··· Source data
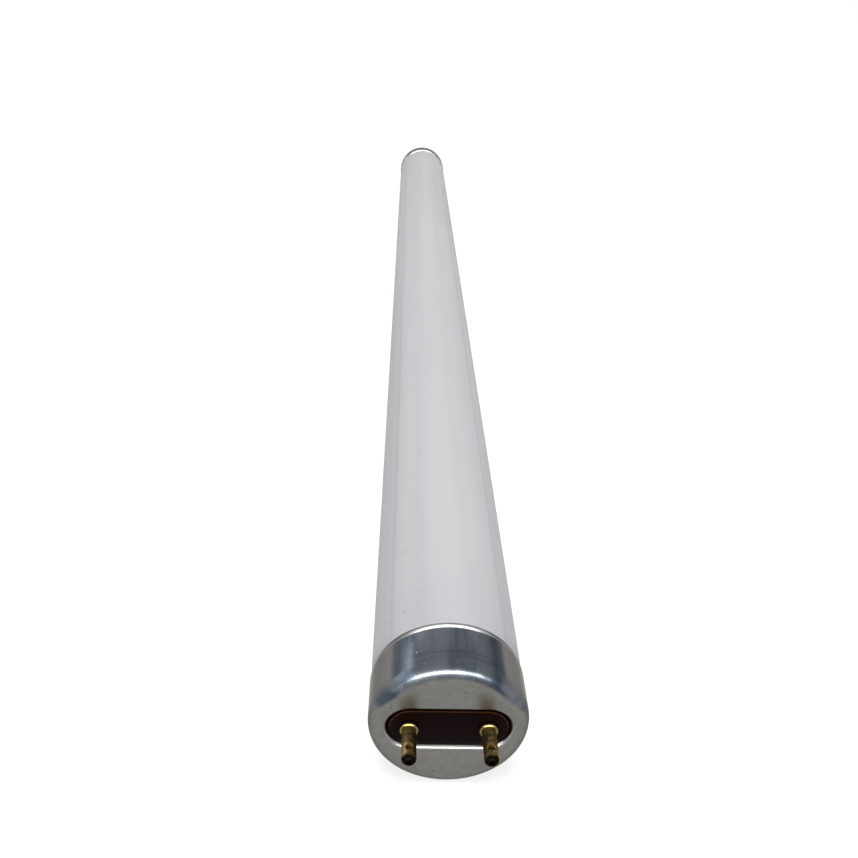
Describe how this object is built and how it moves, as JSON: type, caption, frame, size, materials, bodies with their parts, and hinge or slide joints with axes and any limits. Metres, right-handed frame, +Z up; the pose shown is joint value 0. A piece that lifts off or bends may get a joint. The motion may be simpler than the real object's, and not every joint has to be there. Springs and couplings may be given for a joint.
{
  "type": "fluorescent tube",
  "caption": "Straight tubular fluorescent lamp, 26 mm in diameter, with an aluminium two-pin cap at each end.",
  "frame": {"origin": "middle of the lamp, on the axis of the glass tube", "axes": "+Y along the tube toward the far end, -Y out of the pictured end; +X to the right as the pictured end is faced, with both pairs of pins spaced along X; +Z up, the side of each pin that carries the crimp"},
  "size_m": [0.026, 0.4504, 0.026],
  "materials": {
    "phosphor_coated_glass": null,
    "drawn_aluminium": "satin drawn sheet with fine scratches and small dark specks",
    "dark_phenolic": "near-black brown pressed insulating board, slightly shiny",
    "aged_brass": "dulled, tarnished brass, darker toward the pin's end",
    "basing_cement": "baked, matt, grainy basing cement",
    "nickel_wire": "drawn plated lead wire"
  },
  "bodies": {
    "root": {"glass_tube": "phosphor_coated_glass", "near_end_cap": "drawn_aluminium", "near_insulator": "dark_phenolic", "near_cement_ring": "basing_cement", "near_left_pin": "aged_brass", "near_left_lead_wire": "nickel_wire", "near_right_pin": "aged_brass", "near_right_lead_wire": "nickel_wire", "far_end_cap": "drawn_aluminium", "far_insulator": "dark_phenolic", "far_cement_ring": "basing_cement", "far_left_pin": "aged_brass", "far_left_lead_wire": "nickel_wire", "far_right_pin": "aged_brass", "far_right_lead_wire": "nickel_wire"}
  },
  "joints": []
}
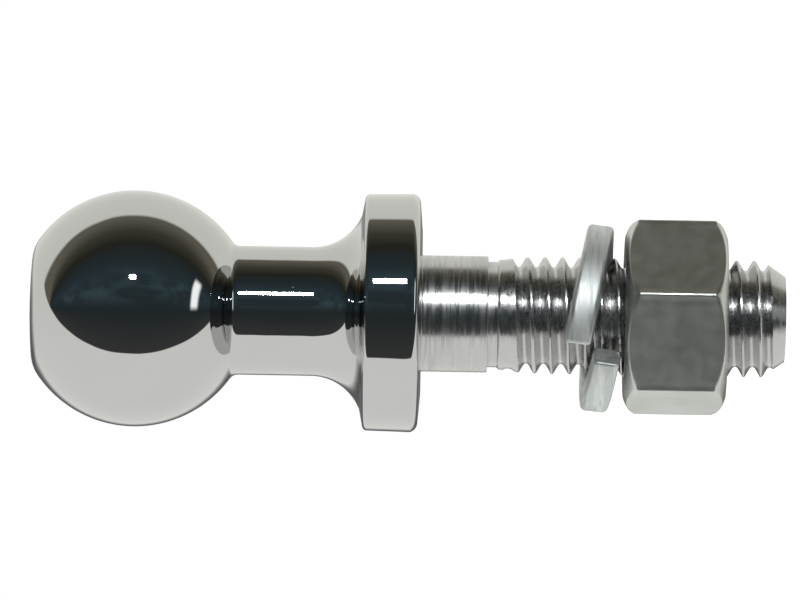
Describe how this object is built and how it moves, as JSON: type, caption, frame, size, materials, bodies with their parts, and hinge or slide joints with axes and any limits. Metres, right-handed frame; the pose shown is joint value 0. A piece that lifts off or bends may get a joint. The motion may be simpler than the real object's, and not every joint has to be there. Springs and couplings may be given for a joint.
{
  "type": "trailer hitch ball",
  "caption": "Chrome-plated forged hitch ball on a threaded shank with a bearing collar, a split spring washer and a hex nut that screws along the thread.",
  "frame": {"origin": "centre of the collar's seat face, where the drawbar bears", "axes": "+Z along the shank's axis towards the ball; +X across the shank, with the washer's split and one corner of the nut towards -Y; +Y completes the right-handed frame"},
  "size_m": [0.0513, 0.0512, 0.1625],
  "materials": {
    "chrome_plate": "polished chrome plate on the ball, neck and collar, turned and plated on the shank",
    "zinc_washer": "satin zinc plate",
    "zinc_nut": "satin zinc plate with handling marks"
  },
  "bodies": {
    "ball_stud": {"ball_stud": "chrome_plate"},
    "lock_washer": {"lock_washer": "zinc_washer"},
    "hex_nut": {"hex_nut": "zinc_nut"}
  },
  "joints": [
    {"name": "washer_slide", "type": "slide", "parent": "ball_stud", "child": "lock_washer", "axis": [0, 0, 1], "range_m": [-0.0507, 0.0226]},
    {"name": "nut_turn", "type": "hinge", "parent": "lock_washer", "child": "hex_nut", "pos_m": [0, 0, -0.0546], "axis": [0, 0, 1], "range_deg": [-4860, 2160]}
  ],
  "couplings": [
    {"joint": "washer_slide", "follows": "nut_turn", "m_per_rad": 0.00059683}
  ]
}
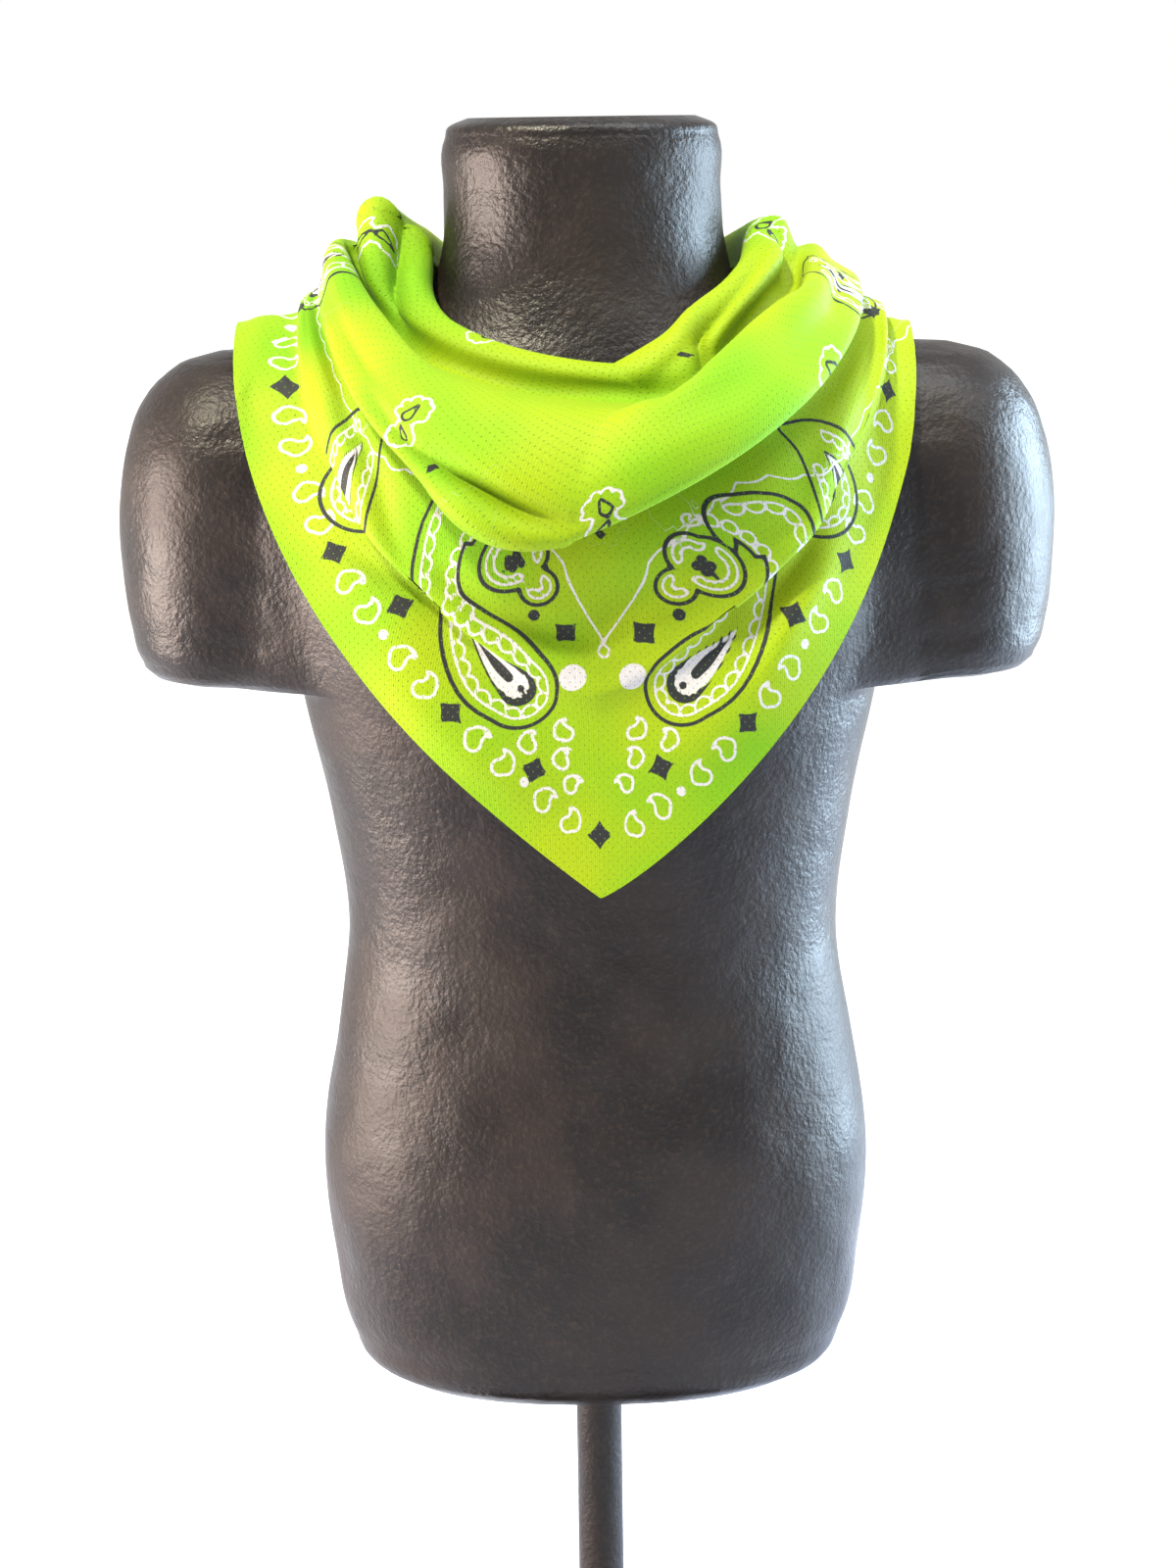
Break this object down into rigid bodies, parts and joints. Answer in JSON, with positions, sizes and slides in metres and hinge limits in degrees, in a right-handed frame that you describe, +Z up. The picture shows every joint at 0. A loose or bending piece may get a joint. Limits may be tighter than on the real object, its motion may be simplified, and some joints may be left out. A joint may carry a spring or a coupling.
{
  "type": "bandana on a torso form with a stand",
  "caption": "Square mesh-jersey bandana folded corner to corner, worn point down with cowl folds and knotted behind, on a limbless torso form with a stand.",
  "frame": {"origin": "on the floor under the middle of the round base", "axes": "+Z up, -Y the front of the torso with the bandana's point, +X to the right as seen from the front"},
  "size_m": [0.4852, 0.33, 0.936],
  "materials": {
    "lime_mesh_jersey": "matte polyester mesh jersey, lime green with a black and white print",
    "dark_bronze_paint": "satin dark bronze, finely textured"
  },
  "bodies": {
    "root": {"bandana_front": "lime_mesh_jersey", "bandana_left_wrap": "lime_mesh_jersey", "bandana_right_wrap": "lime_mesh_jersey", "knot": "lime_mesh_jersey", "left_tail": "lime_mesh_jersey", "right_tail": "lime_mesh_jersey", "torso_form": "dark_bronze_paint", "stand_base": "dark_bronze_paint", "stand_pole": "dark_bronze_paint"}
  },
  "joints": []
}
······
**The exercise**
Exact copies of all the records are required.

**Response for this exercise**
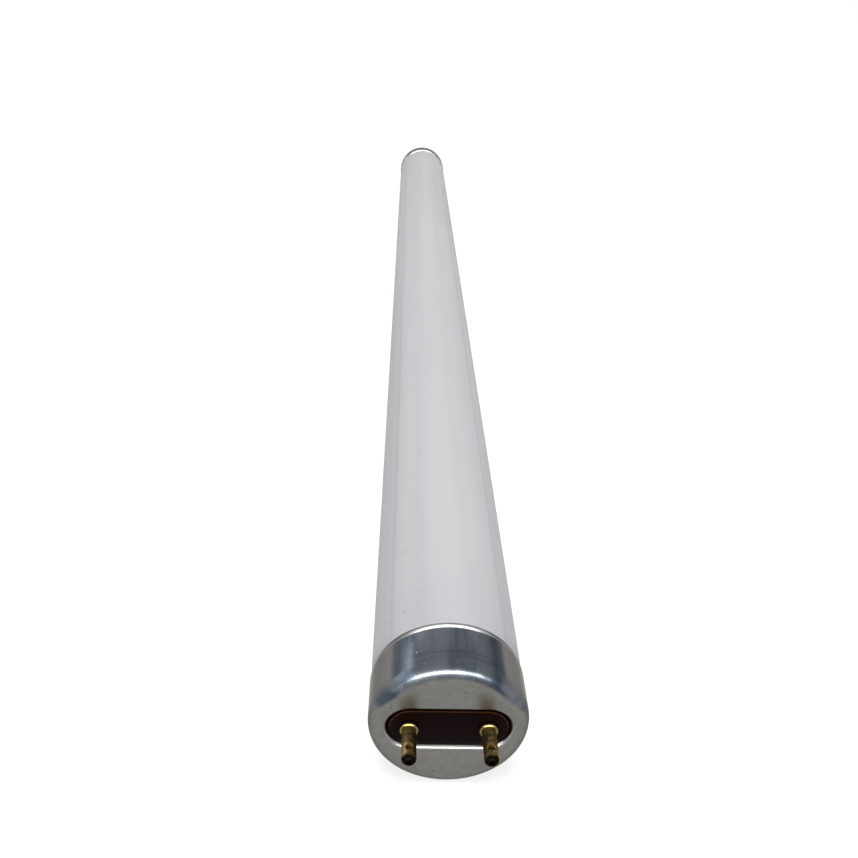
Describe how this object is built and how it moves, as JSON: type, caption, frame, size, materials, bodies with their parts, and hinge or slide joints with axes and any limits. Metres, right-handed frame, +Z up; the pose shown is joint value 0. A piece that lifts off or bends may get a joint. The motion may be simpler than the real object's, and not every joint has to be there. Springs and couplings may be given for a joint.
{
  "type": "fluorescent tube",
  "caption": "Straight tubular fluorescent lamp, 26 mm in diameter, with an aluminium two-pin cap at each end.",
  "frame": {"origin": "middle of the lamp, on the axis of the glass tube", "axes": "+Y along the tube toward the far end, -Y out of the pictured end; +X to the right as the pictured end is faced, with both pairs of pins spaced along X; +Z up, the side of each pin that carries the crimp"},
  "size_m": [0.026, 0.4504, 0.026],
  "materials": {
    "phosphor_coated_glass": null,
    "drawn_aluminium": "satin drawn sheet with fine scratches and small dark specks",
    "dark_phenolic": "near-black brown pressed insulating board, slightly shiny",
    "aged_brass": "dulled, tarnished brass, darker toward the pin's end",
    "basing_cement": "baked, matt, grainy basing cement",
    "nickel_wire": "drawn plated lead wire"
  },
  "bodies": {
    "root": {"glass_tube": "phosphor_coated_glass", "near_end_cap": "drawn_aluminium", "near_insulator": "dark_phenolic", "near_cement_ring": "basing_cement", "near_left_pin": "aged_brass", "near_left_lead_wire": "nickel_wire", "near_right_pin": "aged_brass", "near_right_lead_wire": "nickel_wire", "far_end_cap": "drawn_aluminium", "far_insulator": "dark_phenolic", "far_cement_ring": "basing_cement", "far_left_pin": "aged_brass", "far_left_lead_wire": "nickel_wire", "far_right_pin": "aged_brass", "far_right_lead_wire": "nickel_wire"}
  },
  "joints": []
}
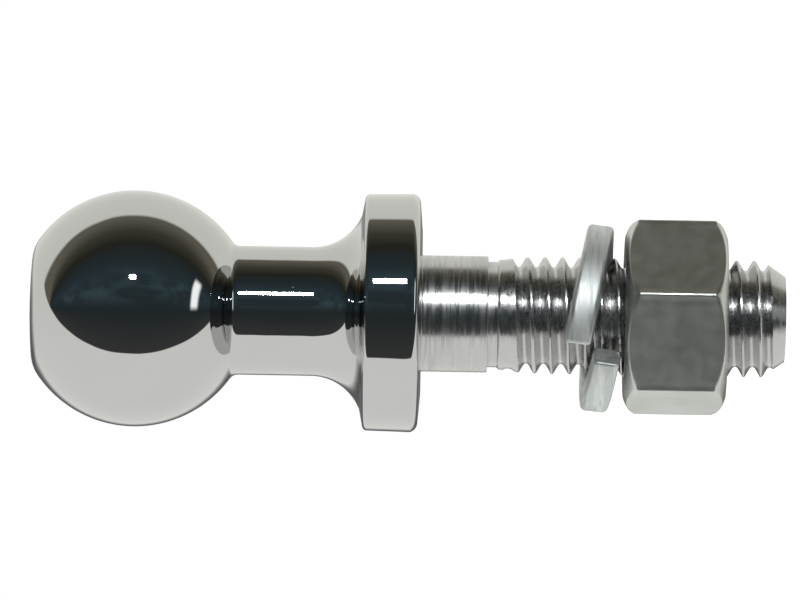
Describe how this object is built and how it moves, as JSON: type, caption, frame, size, materials, bodies with their parts, and hinge or slide joints with axes and any limits. Metres, right-handed frame; the pose shown is joint value 0. A piece that lifts off or bends may get a joint. The motion may be simpler than the real object's, and not every joint has to be there. Springs and couplings may be given for a joint.
{
  "type": "trailer hitch ball",
  "caption": "Chrome-plated forged hitch ball on a threaded shank with a bearing collar, a split spring washer and a hex nut that screws along the thread.",
  "frame": {"origin": "centre of the collar's seat face, where the drawbar bears", "axes": "+Z along the shank's axis towards the ball; +X across the shank, with the washer's split and one corner of the nut towards -Y; +Y completes the right-handed frame"},
  "size_m": [0.0513, 0.0512, 0.1625],
  "materials": {
    "chrome_plate": "polished chrome plate on the ball, neck and collar, turned and plated on the shank",
    "zinc_washer": "satin zinc plate",
    "zinc_nut": "satin zinc plate with handling marks"
  },
  "bodies": {
    "ball_stud": {"ball_stud": "chrome_plate"},
    "lock_washer": {"lock_washer": "zinc_washer"},
    "hex_nut": {"hex_nut": "zinc_nut"}
  },
  "joints": [
    {"name": "washer_slide", "type": "slide", "parent": "ball_stud", "child": "lock_washer", "axis": [0, 0, 1], "range_m": [-0.0507, 0.0226]},
    {"name": "nut_turn", "type": "hinge", "parent": "lock_washer", "child": "hex_nut", "pos_m": [0, 0, -0.0546], "axis": [0, 0, 1], "range_deg": [-4860, 2160]}
  ],
  "couplings": [
    {"joint": "washer_slide", "follows": "nut_turn", "m_per_rad": 0.00059683}
  ]
}
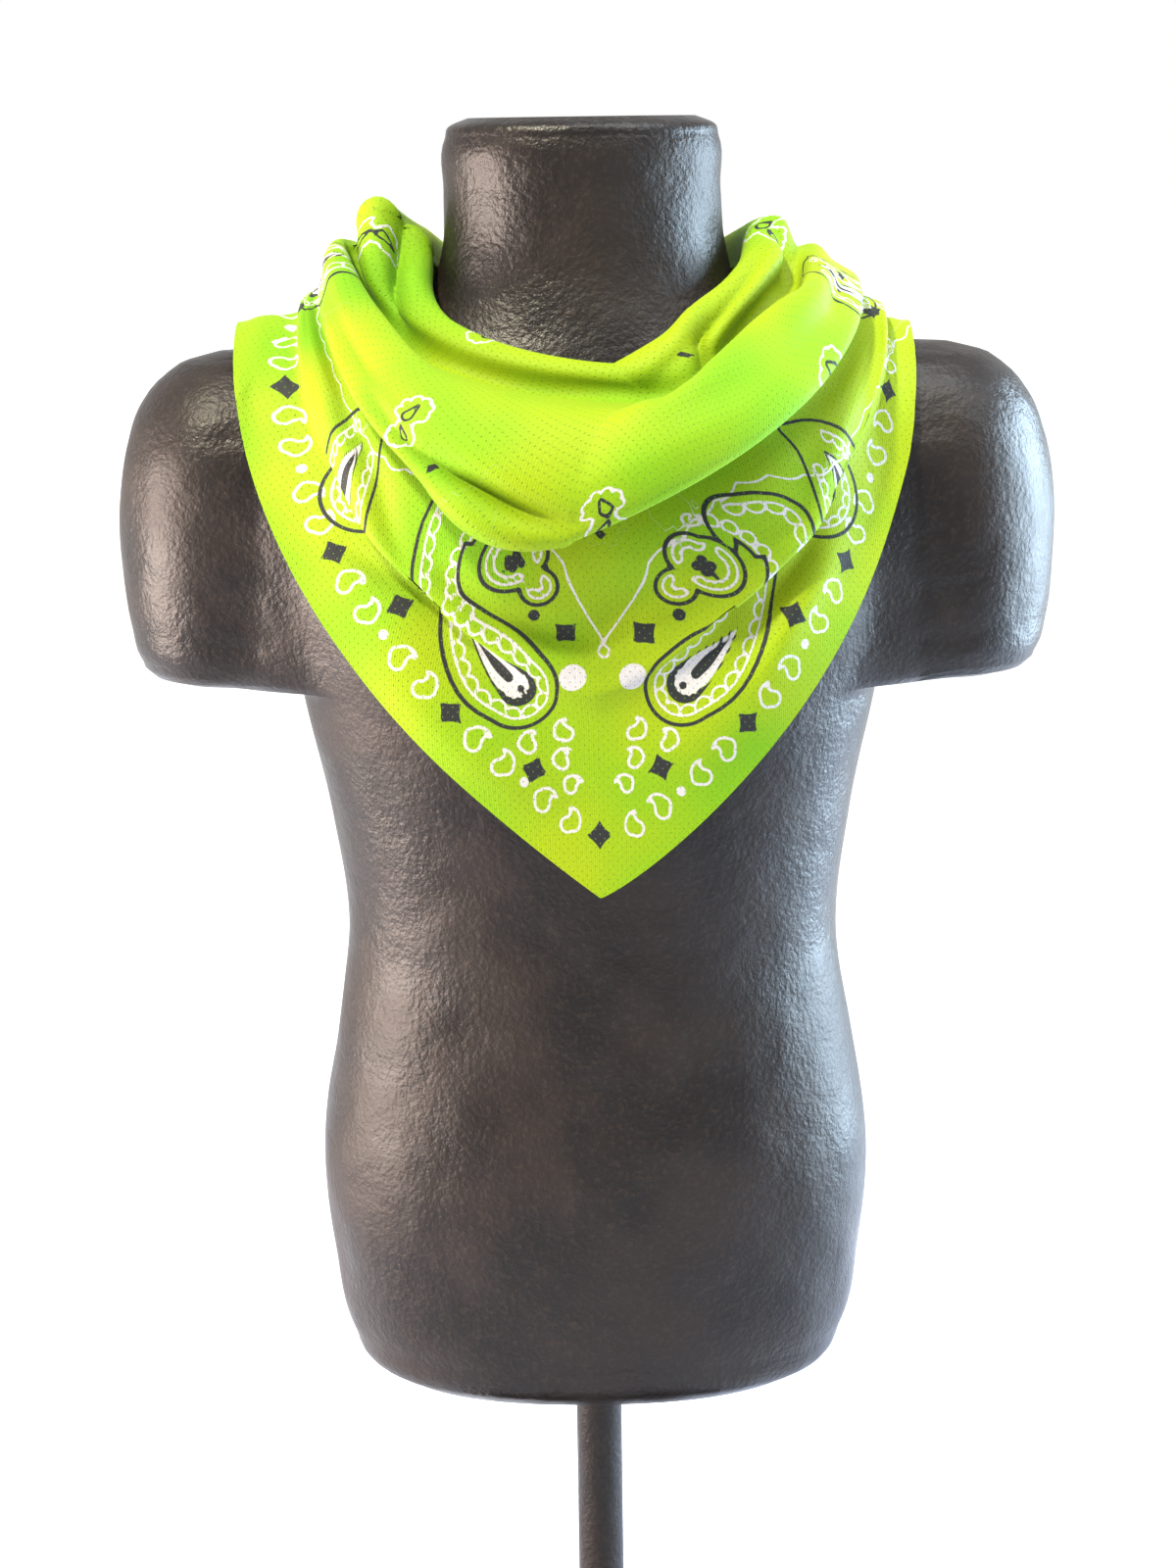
Break this object down into rigid bodies, parts and joints. Answer in JSON, with positions, sizes and slides in metres and hinge limits in degrees, in a right-handed frame that you describe, +Z up. The picture shows every joint at 0. A loose or bending piece may get a joint. Limits may be tighter than on the real object, its motion may be simplified, and some joints may be left out. A joint may carry a spring or a coupling.
{
  "type": "bandana on a torso form with a stand",
  "caption": "Square mesh-jersey bandana folded corner to corner, worn point down with cowl folds and knotted behind, on a limbless torso form with a stand.",
  "frame": {"origin": "on the floor under the middle of the round base", "axes": "+Z up, -Y the front of the torso with the bandana's point, +X to the right as seen from the front"},
  "size_m": [0.4852, 0.33, 0.936],
  "materials": {
    "lime_mesh_jersey": "matte polyester mesh jersey, lime green with a black and white print",
    "dark_bronze_paint": "satin dark bronze, finely textured"
  },
  "bodies": {
    "root": {"bandana_front": "lime_mesh_jersey", "bandana_left_wrap": "lime_mesh_jersey", "bandana_right_wrap": "lime_mesh_jersey", "knot": "lime_mesh_jersey", "left_tail": "lime_mesh_jersey", "right_tail": "lime_mesh_jersey", "torso_form": "dark_bronze_paint", "stand_base": "dark_bronze_paint", "stand_pole": "dark_bronze_paint"}
  },
  "joints": []
}